The Food Almanac: Monday, August 5, 2013

Food Calendar
Today allegedly is National Mustard Day. I'm all for mustard. I don't think we use it nearly enough. Here in New Orleans, we're lucky enough to have a home-grown, unique variety of mustard that gives many of our dishes a distinctive flavor. One of the most ubiquitous sauces in Creole cookery–remoulade, in all its different colors and recipes–includes a good bit of Creole mustard.

Mustard is made from the seeds of a member of the cabbage family native to Europe. The seeds contain oil, so when they're crushed they become a paste. When water is added, a sulfuric compound in the seeds reacts to give the sharply flavored mustard bite. It fades away unless something acidic (vinegar, usually) is added.

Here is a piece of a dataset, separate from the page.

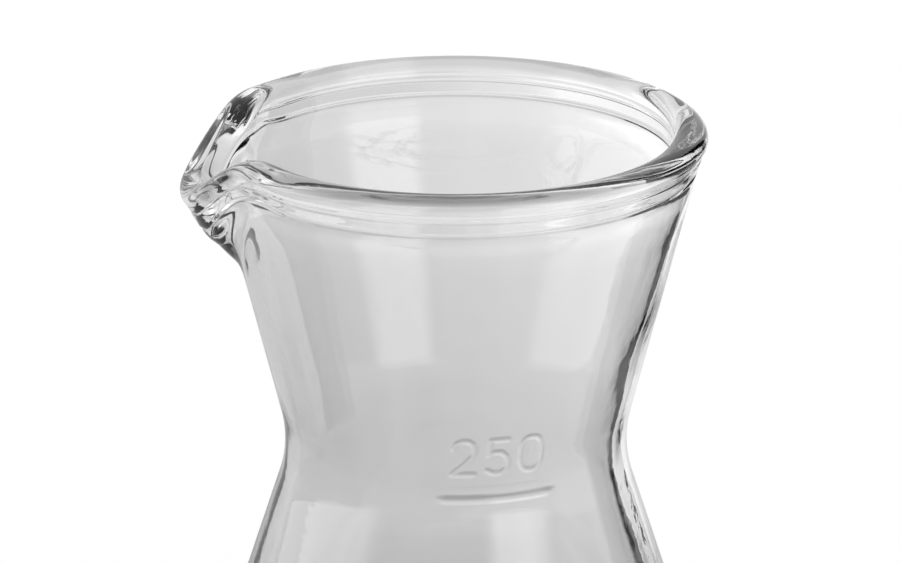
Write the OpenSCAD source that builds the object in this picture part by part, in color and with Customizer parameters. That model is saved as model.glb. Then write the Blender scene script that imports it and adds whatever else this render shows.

Mustard has been used to flavor food in Europe since ancient times. Mustard seeds come in many colors, but yellow is not one of them. The yellow color in prepared mustards and Colman's dried mustard powder comes from the addition of turmeric. The plant that grows mustard seeds is also eaten as greens. But that's another flavor, another matter, for another day.

Gourmet Gazetteer
Mustard Creek flows into the Salinas River from the west at almost exactly the halfway point between Los Angeles and San Francisco on US 101. And on the Amtrak Coast Starlight, whose tracks are the last thing crossed by Mustard Creek. It's an area of dry farming. The nearest place where you might find mustard and the sandwich it flavors is Margie's Diner, two miles south in Paso Robles, just south. That's a great area for winegrowing.

Edible Dictionary
mustard greens, n.–One of the most popular of the many greens used in Southern American cooking. It's also the source of the small brown seeds ground to make prepared mustard. It has been cultivated since prehistoric times in southern Asia, and is widely used in the cuisines from China to the Middle East. It has a sharper flavor than those of most other greens. Here in New Orleans, it's almost always included in gumbo z'herbes, the green gumbo served at Lent. It's raised in many areas as a cover crop. It has the property of absorbing toxic metals from the soil, and is used to clean up hazardous waste sites. (You wouldn't eat that batch, one assumes.)

Deft Dining Rule #261
If the mustard a restaurant brings to the table is coarse-ground brown stuff in a little dish (as opposed to yellow stuff in a plastic squeeze bottle), you're in the right place to eat sausage.

World Food Records
On this date in 1990, a one-hundred-layer cake was baked and assembled. It measured 1214 inches high. It was the showpiece at the Shiawassee County Fair in Corunna, Michigan. They must have a lot of time on their hands around there. A rumor that the purchase of all the candles needed to top it caused the price of birthday candles to spiral uncontrollably has not been confirmed. Near as I can tell, this still holds the record for the world's highest cake.

Eating Around The World
This is Independence Day in Burkina Faso, a former French colony previously called Upper Volta. It's a landlocked nation just south of the Sahara desert. The French influence on the food there is evident, but for the most part the diet of the average Burkinabe is grain-based: rice, wheat, and millet. They eat gumbo, their version being a stew made from okra. An unusual staple food is néré seeds, eaten at most meals, usually fermented and rolled into dark-brown, nutty-tasting balls.

Food Namesakes
Theodore Sturgeon, the author of a number of science fiction books, died on this date in 1985. . . The rural philosopher and poet Wendell Berry was born today in 1935. He writes about how wonderful it is to live in the country, a sentiment with which I concur.

Words To Eat By
"You are what you eat, and who wants to be a lettuce?"–Peter Burns, British musician and cut-up, born today in 1959. He was talking about vegetarians.

"Mustard's no good without roast beef."–Chico Marx.

Words To Drink By
"The chief reason for drinking is the desire to behave in a certain way, and to be able to blame it on alcohol."– Mignon McLaughlin, American writer.